**TASK GOAL**: Would you quote the material below from its first line through the line containing "WIPER_DROP = 0.0001", exactly and with both ends included?

**GIVEN RECORDS**:
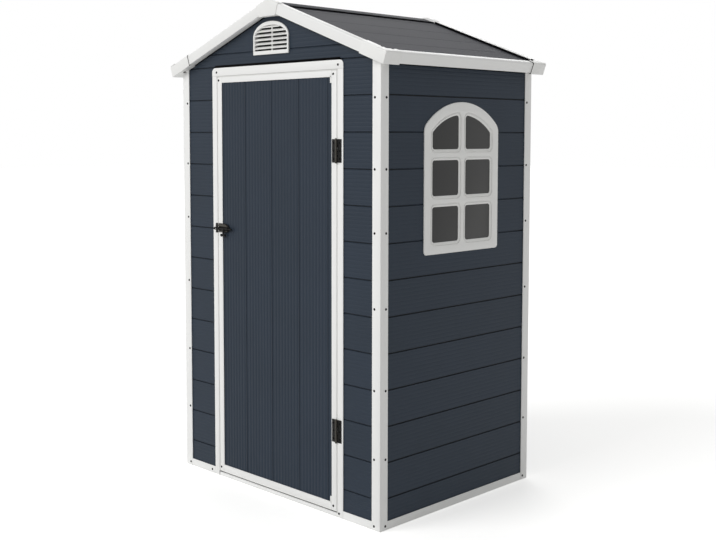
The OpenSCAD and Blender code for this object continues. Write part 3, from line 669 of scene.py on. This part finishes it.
# ------------ door leaf
# Upright ribbed boards in a four-piece frame with stepped moulded corners. The boards are the
# walls' polypropylene, the frame is extruded PVC, with a soft lip round it against draught.
LEAF_FRAME = ["door_stile_hinge", "door_stile_latch", "door_rail_top", "door_rail_bottom"]
CORNER_BLOCK = (0.008, 0.022)
CORNER_STEP = 0.005
CORNER_LAP = 0.003
CORNER_THICK = 0.0032
CORNER_EDGE = 0.0008
OFF_FACE = 0.00001  # keeps a cut off the rail's own face
LEAF_SCREWS = ((-0.3415, 1.6692), (0.3435, 1.6698), (-0.3415, 0.0391), (0.3435, 0.0394))
DOOR_BOARD = 0.1615
DOOR_SEAM = 0.176
DOOR_RIB_DEPTH = 0.0015
# The door's grooves take less painted shade.
DOOR_GROOVE = (0.004, 0.0020, 0.35)
LIP_REACH = 0.0036
LIP_TOP_REACH = 0.0043
LIP_FOOT_REACH = 0.0022
LIP_LAP = 0.0004
LIP_START = 0.0015
LIP_THICK = 0.0016
LIP_EDGE = 0.0005
WIPER_THICK = 0.0006
WIPER_LAP = 0.0002
WIPER_DROP = 0.0001

# Each rail has its moulded corner on the hinge side: a narrow block up or down the stile.
for node in LEAF_FRAME:
    low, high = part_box(node)
    mesh = bare(node)
    if "rail" in node:
        way = 1 if node == "door_rail_bottom" else -1
        edge = high[2] - CORNER_STEP if way > 0 else low[2] + CORNER_STEP
        foot, top = sorted((edge + way * OFF_FACE, edge + way * 2 * CLEAR))
        mesh = pierced(mesh, prism([oblong(low[0] - CLEAR, foot, high[0] + CLEAR, top)],
                                   low[1] - CLEAR, high[1] + CLEAR))
        foot, top = sorted((edge - way * CORNER_LAP, edge + way * CORNER_BLOCK[1]))
        block = prism([oblong(high[0] - CORNER_BLOCK[0], foot, high[0], top)],
                      low[1], low[1] + CORNER_THICK)
        mesh = together([rounded(mesh, FRAME_EDGE), rounded(block, CORNER_EDGE)])
    else:
        mesh = rounded(mesh, FRAME_EDGE)
    piece = keep(node + "_profile", mesh, "door", white_pvc)
    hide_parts(node)
screws("door_leaf_screws", "door", on_front(LEAF_SCREWS))

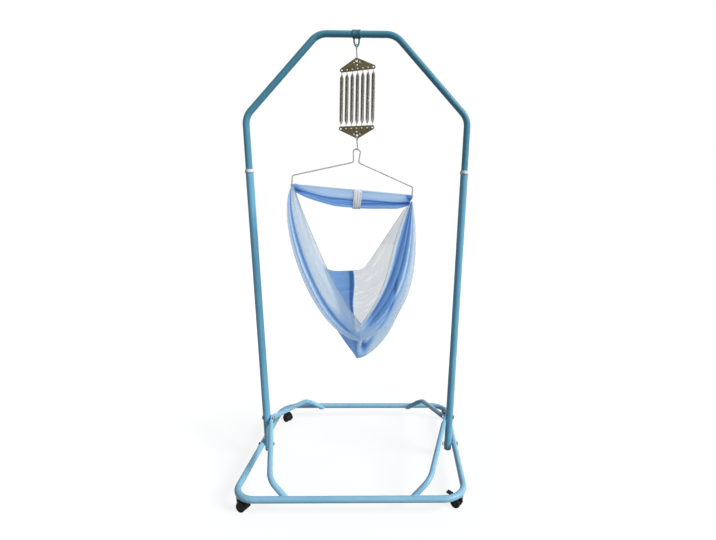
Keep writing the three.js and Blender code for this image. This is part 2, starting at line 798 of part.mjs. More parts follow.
// The band on the top bar with the closed teardrop loop that takes the first hook
function hookBand() {
  const half = bandWidth / 2;
  const outer = bandInnerRadius + bandWall;
  const ringProfile = [
    [bandInnerRadius, -half],
    [outer - bandWall / 2, -half],
    [outer, -half + bandWall],
    [outer, half - bandWall],
    [outer - bandWall / 2, half],
    [bandInnerRadius, half],
    [bandInnerRadius, -half],
  ];
  const ring = turned(ringProfile, ferruleSides);
  ring.rotateY(Math.PI / 2);
  ring.translate(0, 0, topBarHeight);
  const root = topBarHeight - outer + bandWall / 2;
  const belly = bandLoopBottom + bandLoopDrop / 2;
  const points = [
    at(-bandLoopHalfWidth, 0, root),
    at(-bandLoopHalfWidth, 0, belly),
    at(-bandLoopWaistHalfWidth, 0, bandLoopBottom),
    at(bandLoopWaistHalfWidth, 0, bandLoopBottom),
    at(bandLoopHalfWidth, 0, belly),
    at(bandLoopHalfWidth, 0, root),
  ];
  const loop = tubeAlong(bentRoute(points, bandLoopBend), bandLoopWireRadius, hookSides);
  return part("hook_band", carve(ring, [loop], []), paintTeal);
}

// The route of an S-hook in the YZ plane: two opposed bends joined by a slanting shank
function sHookRoute(top, bottom) {
  const upper = top - hookBendRadius;
  const lower = bottom + hookBendRadius;
  const shankAngle = Math.acos((2 * hookBendRadius) / (upper - lower));
  const start = -hookTipAngle * degree;
  const turn = (3 * Math.PI) / 2 - shankAngle;
  const steps = 2 * bendSteps;
  const bend = (centre, from, to) =>
    Array.from({ length: steps + 1 }, (unused, i) => {
      const angle = from + ((to - from) * i) / steps;
      return at(0, hookBendRadius * Math.cos(angle), centre + hookBendRadius * Math.sin(angle));
    });
  return [...bend(upper, start, turn), ...bend(lower, turn - Math.PI, -Math.PI - start)];
}

function sHook(name, top, bottom) {
  return part(name, tubeAlong(sHookRoute(top, bottom), hookWireRadius, hookSides), zincSteel);
}

// The convex outline round a set of circles, given as centre and radius
function outlineRound(circles) {
  const points = circles.flatMap(([x, y, radius]) =>
    ringPoints(radius, plateCornerSides).map((p) => new THREE.Vector2(x + p.x, y + p.y)),
  );
  points.sort((a, b) => a.x - b.x || a.y - b.y);
  const half = (list) => {
    const chain = [];
    list.forEach((p) => {
      while (chain.length > 1) {
        const a = chain[chain.length - 2];
        const b = chain[chain.length - 1];
        if ((b.x - a.x) * (p.y - a.y) - (b.y - a.y) * (p.x - a.x) > 0) break;
        chain.pop();
      }
      chain.push(p);
    });
    return chain.slice(0, -1);
  };
  return [...half(points), ...half([...points].reverse())];
}

// The distance of a row's end holes from its middle
function rowReach() {
  return ((plateHoleCount - 1) / 2) * plateHolePitch;
}

// The places of the spring holes along a plate's row, from left to right
function rowPlaces() {
  return Array.from({ length: plateHoleCount }, (unused, i) => i * plateHolePitch - rowReach());
}

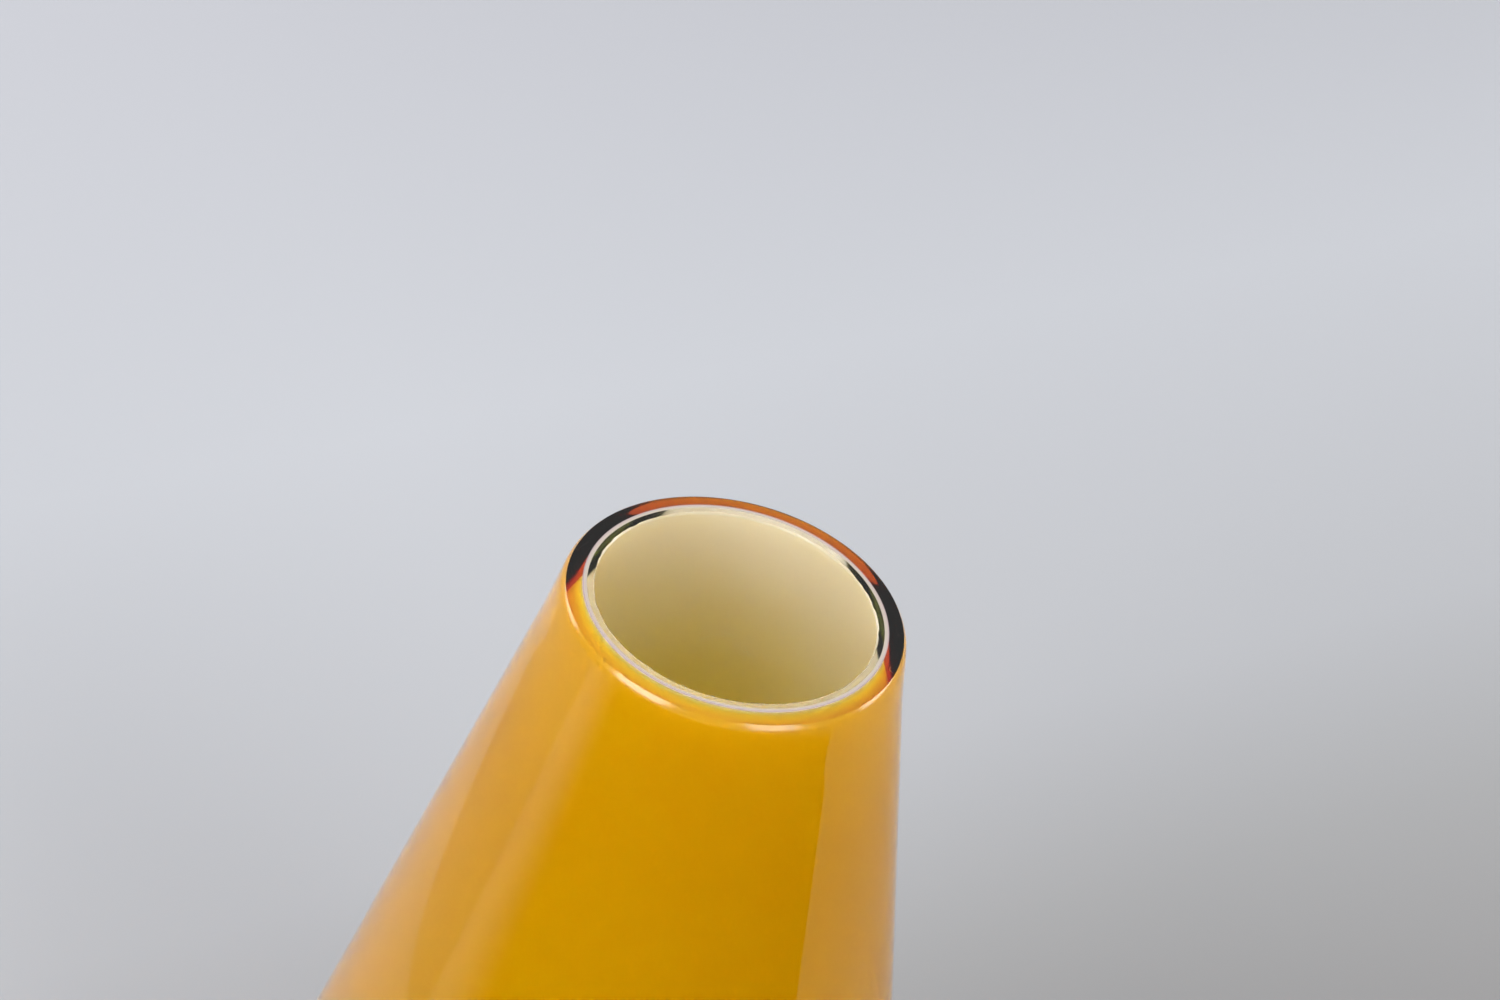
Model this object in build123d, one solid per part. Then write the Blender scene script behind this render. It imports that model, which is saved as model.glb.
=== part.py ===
"""A conical vase of cased glass, in millimetres, +Z up, with its origin where the axis meets the table.

Three layers of glass lie one inside the next and are fused over their whole faces: a transparent amber
casing outside, a white opal layer between, and a thin clear lining inside.
"""

import os
from math import cos, radians, tan

from build123d import *

# Driving dimensions of the outside.
height = 200.0  # table to rim
mouth_radius = 25.0  # where the line of the outer wall meets the rim plane
wall_lean = 12.5  # degrees between the wall and the axis
heel_radius = 16.0  # outer turn from the wall to the foot

# The three layers, square to the wall.
amber_wall = 2.3
opal_wall = 0.65
clear_wall = 1.15

# The same layers at the axis, where the gathers are thickest.
amber_floor = 5.0
opal_floor = 1.6
clear_floor = 3.4

# The underside: a ring that stands on the table, a hollow pushed up inside it, and the ground
# and polished spot that takes away the mark of the glassmaker's iron.
foot_ring_width = 6.0
hollow_rise = 3.0
pontil_radius = 13.0
pontil_depth = 0.7

# Each skin further in is pushed up less than the one below it.
rise_kept = 0.7
heel_kept = 0.86

# The rim is ground flat, its outer shoulder is melted round, and its edges are eased.
shoulder_drop = 1.8
shoulder_inset = 0.2
inner_ease = 0.25

cutter_overrun = 5.0  # how far a cutting core passes the rim

lean = radians(wall_lean)
slope = tan(lean)


def wall_radius(z, depth=0.0):
    """Radius at height z of the cone that lies depth inside the outer wall, square to it."""
    return mouth_radius + (height - z) * slope - depth / cos(lean)


heel_reach = heel_radius / tan((radians(90) - lean) / 2)  # from the sharp corner to the flat foot
hollow_radius = wall_radius(0) - heel_reach - foot_ring_width


def turned(outline, corner, heel):
    """The solid that an outline in the XZ plane sweeps round the Z axis, with one corner rounded."""
    with BuildPart() as solid:
        with BuildSketch(Plane.XZ) as section:
            with BuildLine():
                outline()
            make_face()
            fillet(section.vertices().sort_by_distance(Vector(corner[0], 0, corner[1]))[0], heel)
        revolve(axis=Axis.Z)
    return solid.part


def floor_arc(centre, rise, radius):
    """A shallow dome's half outline, from the axis down to its edge."""
    chord_middle = (radius / 2, centre - rise / 4)
    return ThreePointArc((0, centre), chord_middle, (radius, centre - rise))


def outer_body():
    """Everything inside the outer skin, as if the vase were solid."""
    shoulder_start = (wall_radius(height - shoulder_drop), height - shoulder_drop)
    arris = (mouth_radius - shoulder_inset, height)
    corner = (wall_radius(0), 0)

    def outline():
        floor_arc(hollow_rise, hollow_rise, hollow_radius)
        wall = Polyline((hollow_radius, 0), corner, shoulder_start)
        TangentArc(shoulder_start, arris, tangent=wall % 1)
        Polyline(arris, (0, height), (0, hollow_rise))

    return turned(outline, corner, heel_radius)


def core(depth, floor, step, overrun=0.0):
    """Everything inside the skin that lies depth in from the outer wall and floor above the hollow.

    step counts the skins inwards, and each is a little flatter and tighter at the heel."""
    centre = hollow_rise + floor
    rise = hollow_rise * rise_kept**step
    top = height + overrun
    corner = (wall_radius(centre - rise, depth), centre - rise)

    def outline():
        floor_arc(centre, rise, hollow_radius)
        Polyline((hollow_radius, centre - rise), corner, (wall_radius(top, depth), top), (0, top), (0, centre))

    return turned(outline, corner, heel_radius * heel_kept**step)


def pontil_mark():
    """The shallow lens ground out of the middle of the hollow."""
    grinder_radius = (pontil_radius**2 + pontil_depth**2) / (2 * pontil_depth)
    hollow_sphere = (hollow_radius**2 + hollow_rise**2) / (2 * hollow_rise)
    edge_drop = hollow_sphere - (hollow_sphere**2 - pontil_radius**2) ** 0.5
    top = hollow_rise - edge_drop + pontil_depth
    return Pos(0, 0, top - grinder_radius) * Sphere(grinder_radius)


def amber_casing():
    """The outer layer, which carries the shoulder, the heel, the foot ring and the hollow."""
    return outer_body() - core(amber_wall, amber_floor, 1, cutter_overrun) - pontil_mark()


def opal_layer():
    """The white layer, which shows as a pale ring in the rim."""
    outside = core(amber_wall, amber_floor, 1)
    inside = core(amber_wall + opal_wall, amber_floor + opal_floor, 2, cutter_overrun)
    return outside - inside


def clear_lining():
    """The innermost layer, whose eased edge is the lip of the mouth."""
    to_opal = amber_wall + opal_wall
    outside = core(to_opal, amber_floor + opal_floor, 2)
    inside = core(to_opal + clear_wall, amber_floor + opal_floor + clear_floor, 3, cutter_overrun)
    lining = outside - inside
    lip = lining.faces().sort_by(Axis.Z)[-1].edges().sort_by(SortBy.RADIUS)[0]
    return chamfer(lip, inner_ease)


os.makedirs("parts", exist_ok=True)
for piece in (amber_casing, opal_layer, clear_lining):
    export_step(piece(), f"parts/{piece.__name__}.step")
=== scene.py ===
"""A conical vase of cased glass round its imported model: amber outside, opal between, clear inside.

All lengths are metres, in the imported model's frame: the vase stands on z = 0 and its axis is z.
"""
from math import cos, pi, radians, sin, tan

import bpy
import numpy as np
from mathutils import Matrix, Vector


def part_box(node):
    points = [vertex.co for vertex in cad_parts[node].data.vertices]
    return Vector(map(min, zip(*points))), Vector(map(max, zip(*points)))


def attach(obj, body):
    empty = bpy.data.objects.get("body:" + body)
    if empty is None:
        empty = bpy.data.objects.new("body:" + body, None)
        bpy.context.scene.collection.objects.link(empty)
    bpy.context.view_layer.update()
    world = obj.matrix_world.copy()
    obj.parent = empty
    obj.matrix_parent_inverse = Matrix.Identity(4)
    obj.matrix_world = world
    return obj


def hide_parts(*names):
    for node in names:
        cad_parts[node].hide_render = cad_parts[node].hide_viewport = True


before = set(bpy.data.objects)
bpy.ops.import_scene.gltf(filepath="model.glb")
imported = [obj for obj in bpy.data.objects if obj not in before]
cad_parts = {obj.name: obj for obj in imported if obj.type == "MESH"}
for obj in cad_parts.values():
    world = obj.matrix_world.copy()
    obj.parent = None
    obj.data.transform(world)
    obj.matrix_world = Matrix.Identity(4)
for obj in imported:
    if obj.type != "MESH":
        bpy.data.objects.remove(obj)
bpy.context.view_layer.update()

# ---------------------------------------------------------------------------------------------
# Amber casing. The outer gather of transparent amber glass, 2.3 mm thick on the wall and 5 mm at
# the floor. It is fused to the opal inside it, ground flat at the rim, melted round at the
# shoulder and the heel, and ground hollow underneath where the iron was cracked off.
# ---------------------------------------------------------------------------------------------
table_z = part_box("amber_casing")[0].z
rim_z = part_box("amber_casing")[1].z
mouth_radius = 0.025
lean = radians(12.5)
heel_radius = 0.016
foot_ring = 0.006
hollow_rise = 0.003
rise_kept = 0.7  # each boundary further in keeps this share of the dome's rise
heel_kept = 0.86  # and this share of the heel's radius
amber_wall = 0.0023
amber_floor = 0.005
shoulder_drop = 0.0014
shoulder_inset = 0.00005
bead = 0.0003  # the lip swells a little where it was melted round
bead_run = 0.011  # and how far below the rim the swelling starts
pontil_radius = 0.013
pontil_depth = 0.0007
skin_inset = 0.00005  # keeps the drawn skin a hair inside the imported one
bite = 0.00015  # how far a layer's mesh runs on inside the opal, so that no ray finds a gap
off_centre = 0.0005  # how far the inner gathers stand towards +y of the outer one at the rim
off_centre_run = 0.08  # and how far below the rim they are back in the middle
turns = 288
glass_ior = 1.52
angle = np.arange(turns) * 2 * pi / turns


def wall_radius(z, depth=0.0):
    """The cone's radius at height z, depth metres inside the outer wall, measured square to it."""
    return mouth_radius + (rim_z - z) * tan(lean) - depth / cos(lean)


def straight(start, end, count):
    """Points from start to end, closer together near both ends: the share is (1 - cos(pi t)) / 2."""
    t = (1 - np.cos(np.linspace(0, pi, count))) / 2
    return np.outer(1 - t, start) + np.outer(t, end)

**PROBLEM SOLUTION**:
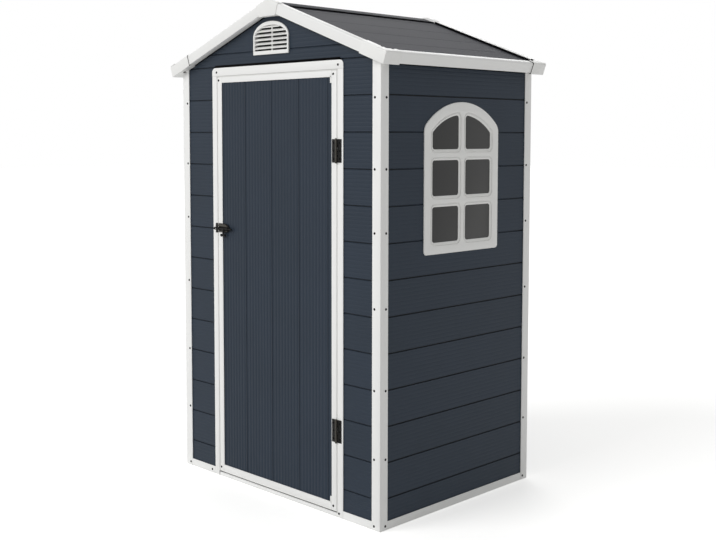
The OpenSCAD and Blender code for this object continues. Write part 3, from line 669 of scene.py on. This part finishes it.
# ------------ door leaf
# Upright ribbed boards in a four-piece frame with stepped moulded corners. The boards are the
# walls' polypropylene, the frame is extruded PVC, with a soft lip round it against draught.
LEAF_FRAME = ["door_stile_hinge", "door_stile_latch", "door_rail_top", "door_rail_bottom"]
CORNER_BLOCK = (0.008, 0.022)
CORNER_STEP = 0.005
CORNER_LAP = 0.003
CORNER_THICK = 0.0032
CORNER_EDGE = 0.0008
OFF_FACE = 0.00001  # keeps a cut off the rail's own face
LEAF_SCREWS = ((-0.3415, 1.6692), (0.3435, 1.6698), (-0.3415, 0.0391), (0.3435, 0.0394))
DOOR_BOARD = 0.1615
DOOR_SEAM = 0.176
DOOR_RIB_DEPTH = 0.0015
# The door's grooves take less painted shade.
DOOR_GROOVE = (0.004, 0.0020, 0.35)
LIP_REACH = 0.0036
LIP_TOP_REACH = 0.0043
LIP_FOOT_REACH = 0.0022
LIP_LAP = 0.0004
LIP_START = 0.0015
LIP_THICK = 0.0016
LIP_EDGE = 0.0005
WIPER_THICK = 0.0006
WIPER_LAP = 0.0002
WIPER_DROP = 0.0001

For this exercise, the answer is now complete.